***** Recorded information *****

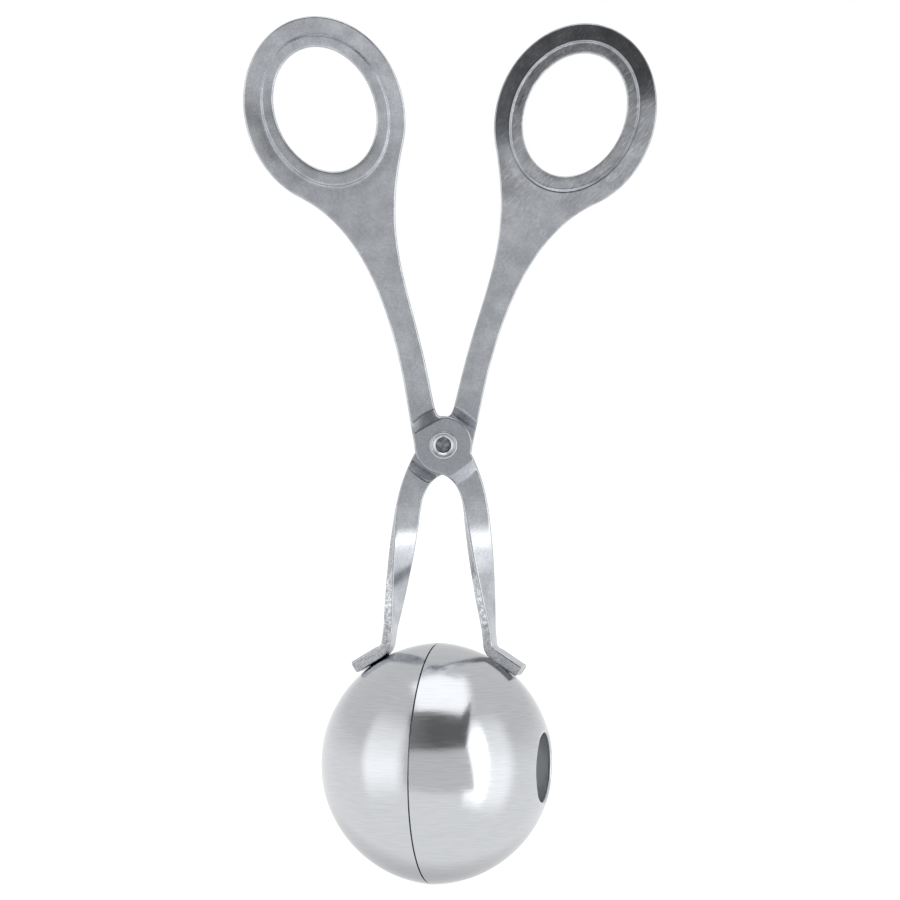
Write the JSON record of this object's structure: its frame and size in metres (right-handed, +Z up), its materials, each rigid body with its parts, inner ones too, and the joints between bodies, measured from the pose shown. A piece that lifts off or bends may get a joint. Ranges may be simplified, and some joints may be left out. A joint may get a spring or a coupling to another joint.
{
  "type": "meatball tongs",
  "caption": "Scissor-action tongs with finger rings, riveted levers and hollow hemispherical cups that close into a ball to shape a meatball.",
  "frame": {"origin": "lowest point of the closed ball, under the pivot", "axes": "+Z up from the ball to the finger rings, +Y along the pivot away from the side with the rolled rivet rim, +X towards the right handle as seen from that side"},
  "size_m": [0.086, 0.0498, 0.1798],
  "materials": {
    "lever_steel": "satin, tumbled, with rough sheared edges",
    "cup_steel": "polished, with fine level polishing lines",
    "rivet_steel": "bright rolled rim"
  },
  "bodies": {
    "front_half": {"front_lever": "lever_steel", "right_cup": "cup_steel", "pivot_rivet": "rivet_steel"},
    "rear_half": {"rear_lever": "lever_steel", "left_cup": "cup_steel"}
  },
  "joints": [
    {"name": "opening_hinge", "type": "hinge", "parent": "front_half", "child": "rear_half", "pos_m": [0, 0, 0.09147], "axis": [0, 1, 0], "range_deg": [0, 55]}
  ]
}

*****

Extract each line of the material exactly as it stands.

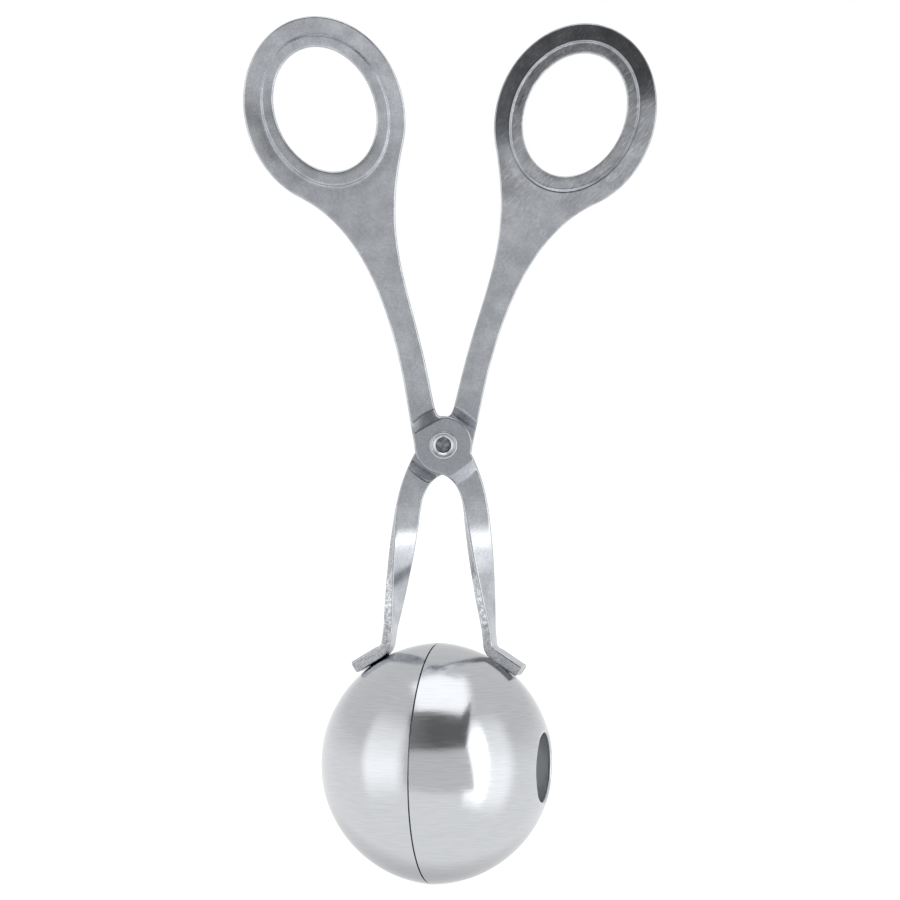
Write the JSON record of this object's structure: its frame and size in metres (right-handed, +Z up), its materials, each rigid body with its parts, inner ones too, and the joints between bodies, measured from the pose shown. A piece that lifts off or bends may get a joint. Ranges may be simplified, and some joints may be left out. A joint may get a spring or a coupling to another joint.
{
  "type": "meatball tongs",
  "caption": "Scissor-action tongs with finger rings, riveted levers and hollow hemispherical cups that close into a ball to shape a meatball.",
  "frame": {"origin": "lowest point of the closed ball, under the pivot", "axes": "+Z up from the ball to the finger rings, +Y along the pivot away from the side with the rolled rivet rim, +X towards the right handle as seen from that side"},
  "size_m": [0.086, 0.0498, 0.1798],
  "materials": {
    "lever_steel": "satin, tumbled, with rough sheared edges",
    "cup_steel": "polished, with fine level polishing lines",
    "rivet_steel": "bright rolled rim"
  },
  "bodies": {
    "front_half": {"front_lever": "lever_steel", "right_cup": "cup_steel", "pivot_rivet": "rivet_steel"},
    "rear_half": {"rear_lever": "lever_steel", "left_cup": "cup_steel"}
  },
  "joints": [
    {"name": "opening_hinge", "type": "hinge", "parent": "front_half", "child": "rear_half", "pos_m": [0, 0, 0.09147], "axis": [0, 1, 0], "range_deg": [0, 55]}
  ]
}